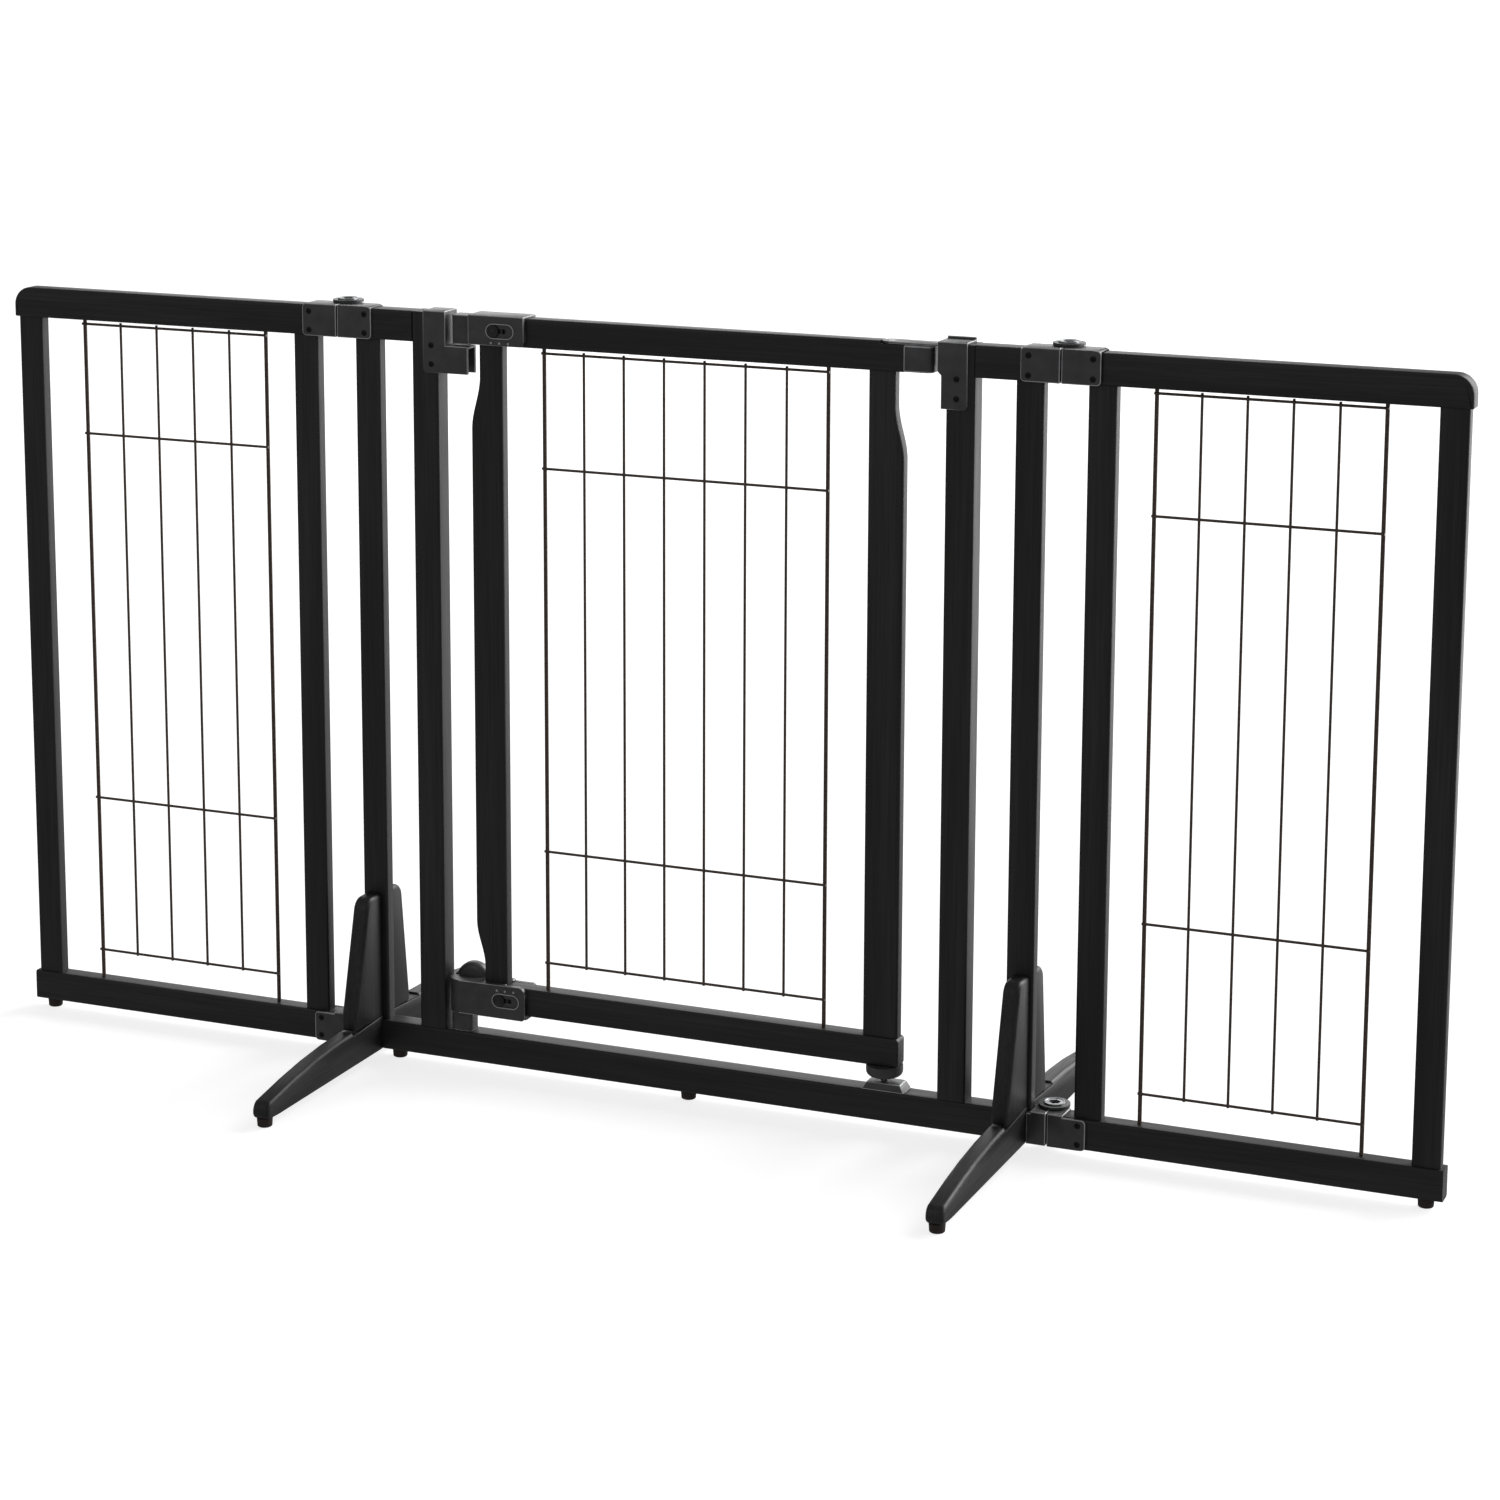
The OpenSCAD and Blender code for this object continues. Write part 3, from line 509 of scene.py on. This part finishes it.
def makeLeg(node, name):
    s = legSet
    low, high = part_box(node)
    front = -1 if low[1] + high[1] < 0 else 1
    reach = max(abs(low[1]), abs(high[1])) * 1000
    base, top = low[2] * 1000, high[2] * 1000
    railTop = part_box("centre_bottom_rail")[1][2] * 1000
    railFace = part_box("centre_bottom_rail")[1][1] * 1000
    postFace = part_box("left_inner_post")[1][1] * 1000
    finBase, finFoot = s["top"][-1][1], s["finFoot"][front]
    toe, tip, curve = s["toe"], s["tip"], s["finRound"]
    footLine = ([(railFace, base), (reach - toe, base)]
                + arc((reach - toe, base + toe), toe, -90, 0, 4)[1:]
                + arc((reach - tip, base + s["tipUp"]), tip, 0, s["tipTurn"], 7)
                + list(s["top"]) + [(postFace, finBase), (postFace, railTop), (railFace, railTop)])
    finLine = ([(postFace, finBase), (finFoot, finBase),
                (finFoot - s["finLean"], finBase + s["finStep"])]
               + arc((s["finTop"] - s["finInset"], top - curve), curve, *s["finTurn"], 8)
               + [(postFace, top)])
    place = lambda line: [(front * a, b) for a, b in inMetres(line)]
    foot = addBoard(name + "Foot", place(footLine), low[0], high[0], "X")
    thin = s["finThinner"] / 1000
    fin = addBoard(name + "Fin", place(finLine), low[0] + thin, high[0] - thin, "X")
    outer = lambda e: min(abs(v.co.y) for v in e.verts) > railFace / 1000 + 2 * margin
    roundEdges(foot, lambda e: inPlane(e, 0) and outer(e), s["ease"] / 1000)
    above = lambda e: max(v.co.z for v in e.verts) > finBase / 1000 + margin
    offPost = lambda e: max(abs(v.co.y) for v in e.verts) > postFace / 1000 + 2 * margin
    roundEdges(fin, lambda e: inPlane(e, 0) and above(e) and offPost(e), s["ease"] / 1000)
    for piece, material in ((foot, woodAlongY), (fin, woodAlongZ)):
        ease(piece, s["arris"] / 1000, segments=2)
        finish(piece, material, node)


for node, name in (("left_front_leg", "leftFront"), ("left_rear_leg", "leftRear"),
                   ("right_front_leg", "rightFront"), ("right_rear_leg", "rightRear")):
    makeLeg(node, name)
print("legs made")

# ---- side panels' top rails: a big round at the outer corner ----
# heel and corner: radius in millimetres, steps
topRailSet = {"heel": (1.5, 3), "corner": (19, 14), "edge": 2.5, "arris": 0.4}


def makeEndedRail(node, name, s):
    # a rail whose right-hand end has its two corners rounded
    low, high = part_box(node)
    (heel, heelSteps), (corner, cornerSteps) = s["heel"], s["corner"]
    heel, corner = heel / 1000, corner / 1000
    line = ([(low[0], low[2])]
            + arc((high[0] - heel, low[2] + heel), heel, -90, 0, heelSteps)
            + arc((high[0] - corner, high[2] - corner), corner, 0, 90, cornerSteps)
            + [(low[0], high[2])])
    rail = addBoard(name, line, low[1], high[1], "Y")
    pastStart = lambda e: max(v.co.x for v in e.verts) > low[0] + margin
    roundEdges(rail, lambda e: inPlane(e, 1) and pastStart(e), s["edge"] / 1000)
    ease(rail, s["arris"] / 1000, segments=2)
    return rail


rail = makeEndedRail("right_top_rail", "rightTopRail", topRailSet)
finish(another(rail, "leftTopRail", mirrorX), woodAlongX, "left_top_rail")
finish(rail, woodAlongX, "right_top_rail")

# ---- the door's shaped posts ----
doorPostSet = {"edge": 3.2, "arris": 0.4, "shortest": 0.1, "neck": 9.5,
               "upper": (690, 746), "lower": (115.4, 165.4), "steps": 14}


def neckCurve(low, high):
    s = doorPostSet
    return [(s["neck"] * (1 - math.cos(math.pi * i / s["steps"])) / 2000,
             (low + (high - low) * i / s["steps"]) / 1000) for i in range(s["steps"] + 1)]


def makeDoorPost(node, name, outward, necks):
    # outward is -1 when the shaped edge is on the left
    s = doorPostSet
    low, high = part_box(node)
    edge = low[0] if outward < 0 else high[0]
    back = high[0] if outward < 0 else low[0]
    line = [(back, low[2]), (back, high[2]), (edge - outward * s["neck"] / 1000, high[2])]
    line += [(edge - outward * x, z) for x, z in reversed(neckCurve(*s["upper"]))]
    if "lower" in necks:
        line += [(edge - outward * x, z) for x, z in neckCurve(s["lower"][1], s["lower"][0])]
        line += [(edge - outward * s["neck"] / 1000, low[2])]
    else:
        line += [(edge, low[2])]
    post = addBoard(name, line, low[1], high[1], "Y")
    rising = lambda e: abs(e.verts[0].co.z - e.verts[1].co.z) > s["shortest"] / 1000
    roundEdges(post, lambda e: inPlane(e, 1) and rising(e), s["edge"] / 1000)
    ease(post, s["arris"] / 1000, segments=2)
    finish(post, woodAlongZ, node)


makeDoorPost("door_latch_post", "latchPost", -1, ("upper", "lower"))
makeDoorPost("door_hinge_post", "hingePost", 1, ("upper",))
print("rails and posts made")

# ---- the straight timbers: long edges softened by hand sanding ----
timberSet = {"edge": 1.9, "longEdge": 40, "segments": 4}
shaped = {"left_top_rail", "right_top_rail", "door_latch_post", "door_hinge_post",
          "door_bottom_rail"}


def pieceName(node):
    first, *others = node.split("_")
    return first + "".join(word.title() for word in others)


for node in frame["nodes"]:
    if node.endswith(("_rail", "_post")) and node not in shaped:
        timber = copyOf(node, pieceName(node))
        ease(timber, timberSet["edge"] / 1000, timberSet["segments"], timberSet["longEdge"] / 1000)
        finish(timber, materialFor(node), node)

# the door's bottom rail ends in rounded corners past the hinge post
doorRailSet = {"heel": (3.5, 6), "corner": (3.5, 6), "edge": 1.9, "arris": 0.3}
rail = makeEndedRail("door_bottom_rail", "doorBottomRail", doorRailSet)
finish(rail, woodAlongX, "door_bottom_rail")
print("timbers made")

# ---- wires and rubber feet ----
wireSmooth = 40                             # degrees
padSet = {"edge": 0.8, "segments": 3, "shortest": 0}
for node in frame["nodes"]:
    if node.endswith("_grid"):
        grid = copyOf(node, pieceName(node))
        shadeSmooth(grid, wireSmooth)
        finish(grid, finishes["coated_wire"], node)
    elif slotOf[node] == "foot_rubber":
        pad = copyOf(node, pieceName(node))
        ease(pad, padSet["edge"] / 1000, padSet["segments"], padSet["shortest"])
        finish(pad, finishes["foot_rubber"], node)
print("wires and feet made")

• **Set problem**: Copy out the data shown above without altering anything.

• **Solution**:
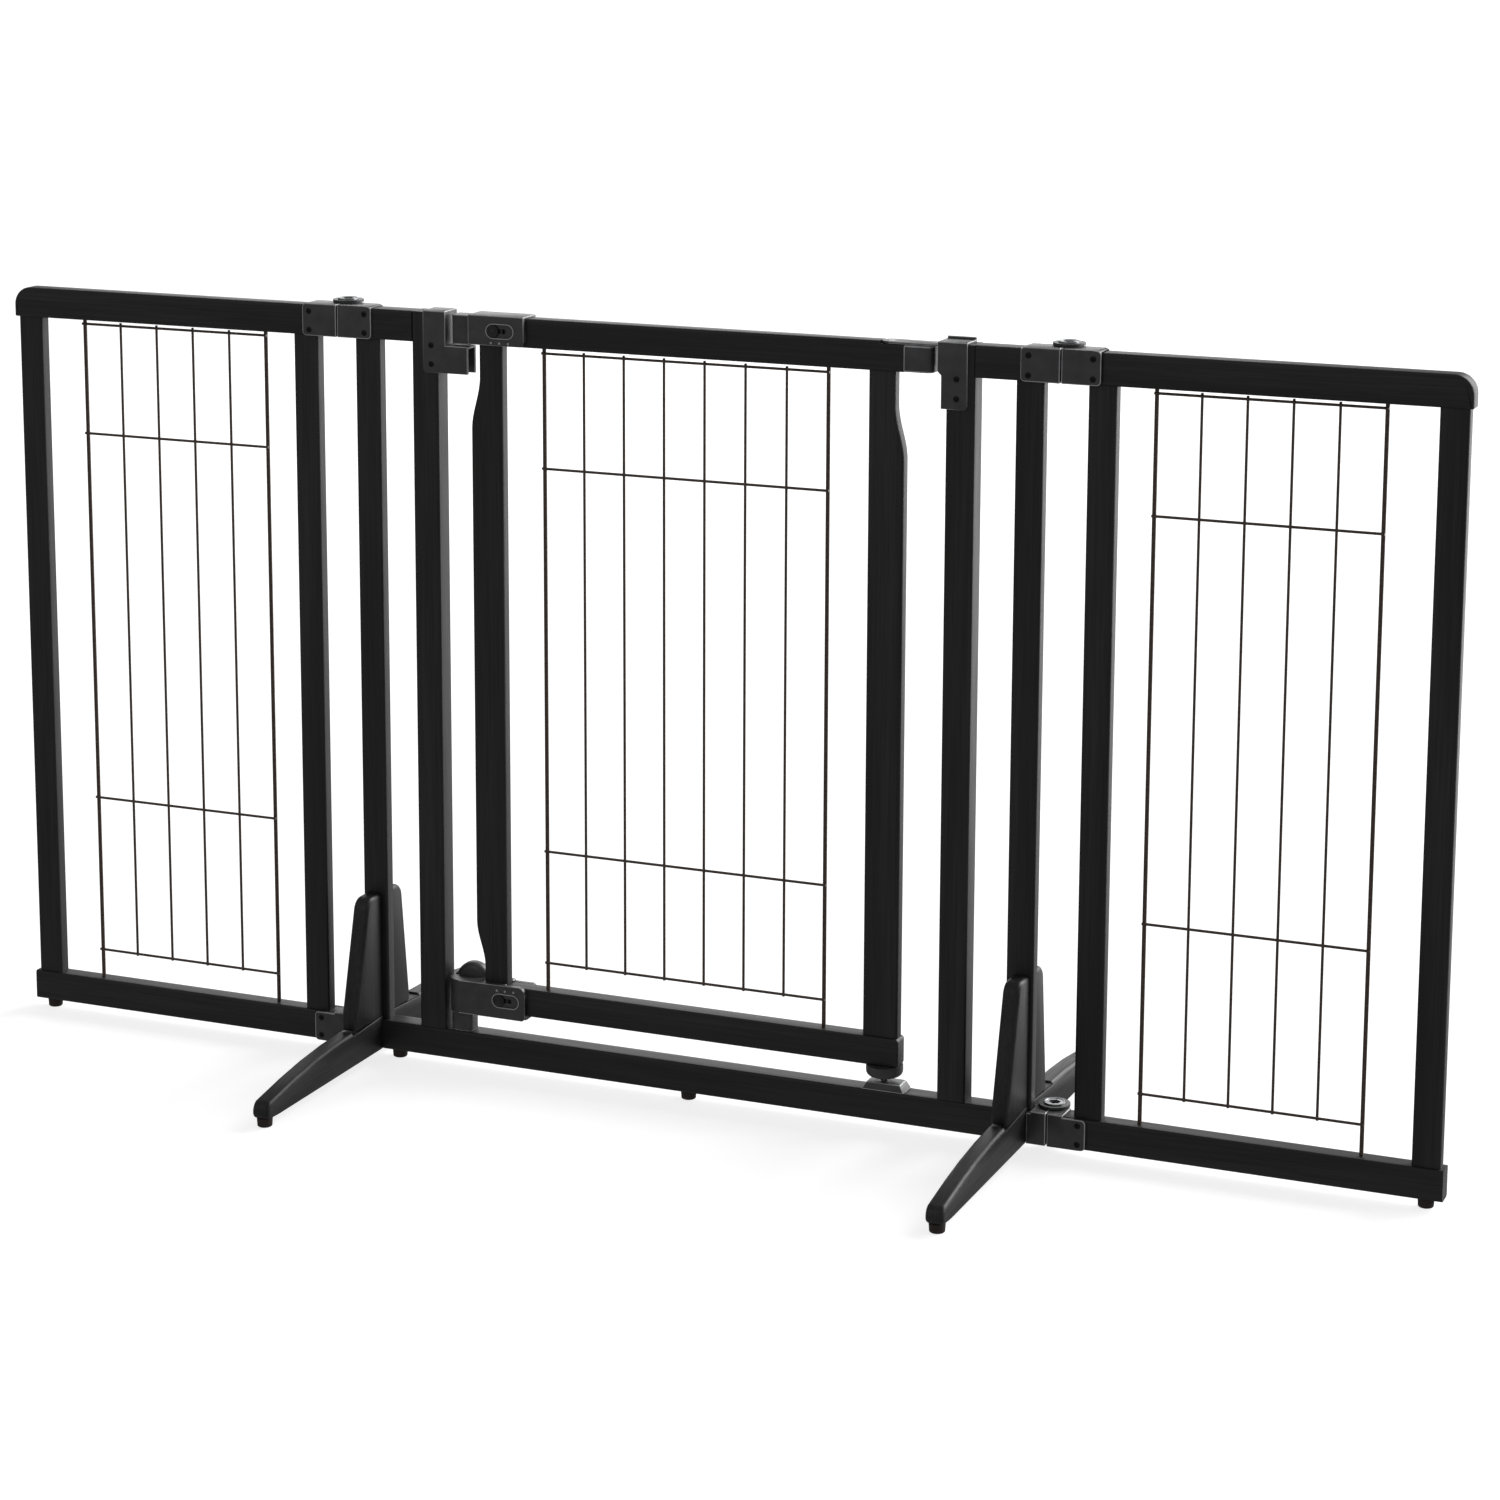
The OpenSCAD and Blender code for this object continues. Write part 3, from line 509 of scene.py on. This part finishes it.
def makeLeg(node, name):
    s = legSet
    low, high = part_box(node)
    front = -1 if low[1] + high[1] < 0 else 1
    reach = max(abs(low[1]), abs(high[1])) * 1000
    base, top = low[2] * 1000, high[2] * 1000
    railTop = part_box("centre_bottom_rail")[1][2] * 1000
    railFace = part_box("centre_bottom_rail")[1][1] * 1000
    postFace = part_box("left_inner_post")[1][1] * 1000
    finBase, finFoot = s["top"][-1][1], s["finFoot"][front]
    toe, tip, curve = s["toe"], s["tip"], s["finRound"]
    footLine = ([(railFace, base), (reach - toe, base)]
                + arc((reach - toe, base + toe), toe, -90, 0, 4)[1:]
                + arc((reach - tip, base + s["tipUp"]), tip, 0, s["tipTurn"], 7)
                + list(s["top"]) + [(postFace, finBase), (postFace, railTop), (railFace, railTop)])
    finLine = ([(postFace, finBase), (finFoot, finBase),
                (finFoot - s["finLean"], finBase + s["finStep"])]
               + arc((s["finTop"] - s["finInset"], top - curve), curve, *s["finTurn"], 8)
               + [(postFace, top)])
    place = lambda line: [(front * a, b) for a, b in inMetres(line)]
    foot = addBoard(name + "Foot", place(footLine), low[0], high[0], "X")
    thin = s["finThinner"] / 1000
    fin = addBoard(name + "Fin", place(finLine), low[0] + thin, high[0] - thin, "X")
    outer = lambda e: min(abs(v.co.y) for v in e.verts) > railFace / 1000 + 2 * margin
    roundEdges(foot, lambda e: inPlane(e, 0) and outer(e), s["ease"] / 1000)
    above = lambda e: max(v.co.z for v in e.verts) > finBase / 1000 + margin
    offPost = lambda e: max(abs(v.co.y) for v in e.verts) > postFace / 1000 + 2 * margin
    roundEdges(fin, lambda e: inPlane(e, 0) and above(e) and offPost(e), s["ease"] / 1000)
    for piece, material in ((foot, woodAlongY), (fin, woodAlongZ)):
        ease(piece, s["arris"] / 1000, segments=2)
        finish(piece, material, node)


for node, name in (("left_front_leg", "leftFront"), ("left_rear_leg", "leftRear"),
                   ("right_front_leg", "rightFront"), ("right_rear_leg", "rightRear")):
    makeLeg(node, name)
print("legs made")

# ---- side panels' top rails: a big round at the outer corner ----
# heel and corner: radius in millimetres, steps
topRailSet = {"heel": (1.5, 3), "corner": (19, 14), "edge": 2.5, "arris": 0.4}


def makeEndedRail(node, name, s):
    # a rail whose right-hand end has its two corners rounded
    low, high = part_box(node)
    (heel, heelSteps), (corner, cornerSteps) = s["heel"], s["corner"]
    heel, corner = heel / 1000, corner / 1000
    line = ([(low[0], low[2])]
            + arc((high[0] - heel, low[2] + heel), heel, -90, 0, heelSteps)
            + arc((high[0] - corner, high[2] - corner), corner, 0, 90, cornerSteps)
            + [(low[0], high[2])])
    rail = addBoard(name, line, low[1], high[1], "Y")
    pastStart = lambda e: max(v.co.x for v in e.verts) > low[0] + margin
    roundEdges(rail, lambda e: inPlane(e, 1) and pastStart(e), s["edge"] / 1000)
    ease(rail, s["arris"] / 1000, segments=2)
    return rail


rail = makeEndedRail("right_top_rail", "rightTopRail", topRailSet)
finish(another(rail, "leftTopRail", mirrorX), woodAlongX, "left_top_rail")
finish(rail, woodAlongX, "right_top_rail")

# ---- the door's shaped posts ----
doorPostSet = {"edge": 3.2, "arris": 0.4, "shortest": 0.1, "neck": 9.5,
               "upper": (690, 746), "lower": (115.4, 165.4), "steps": 14}


def neckCurve(low, high):
    s = doorPostSet
    return [(s["neck"] * (1 - math.cos(math.pi * i / s["steps"])) / 2000,
             (low + (high - low) * i / s["steps"]) / 1000) for i in range(s["steps"] + 1)]


def makeDoorPost(node, name, outward, necks):
    # outward is -1 when the shaped edge is on the left
    s = doorPostSet
    low, high = part_box(node)
    edge = low[0] if outward < 0 else high[0]
    back = high[0] if outward < 0 else low[0]
    line = [(back, low[2]), (back, high[2]), (edge - outward * s["neck"] / 1000, high[2])]
    line += [(edge - outward * x, z) for x, z in reversed(neckCurve(*s["upper"]))]
    if "lower" in necks:
        line += [(edge - outward * x, z) for x, z in neckCurve(s["lower"][1], s["lower"][0])]
        line += [(edge - outward * s["neck"] / 1000, low[2])]
    else:
        line += [(edge, low[2])]
    post = addBoard(name, line, low[1], high[1], "Y")
    rising = lambda e: abs(e.verts[0].co.z - e.verts[1].co.z) > s["shortest"] / 1000
    roundEdges(post, lambda e: inPlane(e, 1) and rising(e), s["edge"] / 1000)
    ease(post, s["arris"] / 1000, segments=2)
    finish(post, woodAlongZ, node)


makeDoorPost("door_latch_post", "latchPost", -1, ("upper", "lower"))
makeDoorPost("door_hinge_post", "hingePost", 1, ("upper",))
print("rails and posts made")

# ---- the straight timbers: long edges softened by hand sanding ----
timberSet = {"edge": 1.9, "longEdge": 40, "segments": 4}
shaped = {"left_top_rail", "right_top_rail", "door_latch_post", "door_hinge_post",
          "door_bottom_rail"}


def pieceName(node):
    first, *others = node.split("_")
    return first + "".join(word.title() for word in others)


for node in frame["nodes"]:
    if node.endswith(("_rail", "_post")) and node not in shaped:
        timber = copyOf(node, pieceName(node))
        ease(timber, timberSet["edge"] / 1000, timberSet["segments"], timberSet["longEdge"] / 1000)
        finish(timber, materialFor(node), node)

# the door's bottom rail ends in rounded corners past the hinge post
doorRailSet = {"heel": (3.5, 6), "corner": (3.5, 6), "edge": 1.9, "arris": 0.3}
rail = makeEndedRail("door_bottom_rail", "doorBottomRail", doorRailSet)
finish(rail, woodAlongX, "door_bottom_rail")
print("timbers made")

# ---- wires and rubber feet ----
wireSmooth = 40                             # degrees
padSet = {"edge": 0.8, "segments": 3, "shortest": 0}
for node in frame["nodes"]:
    if node.endswith("_grid"):
        grid = copyOf(node, pieceName(node))
        shadeSmooth(grid, wireSmooth)
        finish(grid, finishes["coated_wire"], node)
    elif slotOf[node] == "foot_rubber":
        pad = copyOf(node, pieceName(node))
        ease(pad, padSet["edge"] / 1000, padSet["segments"], padSet["shortest"])
        finish(pad, finishes["foot_rubber"], node)
print("wires and feet made")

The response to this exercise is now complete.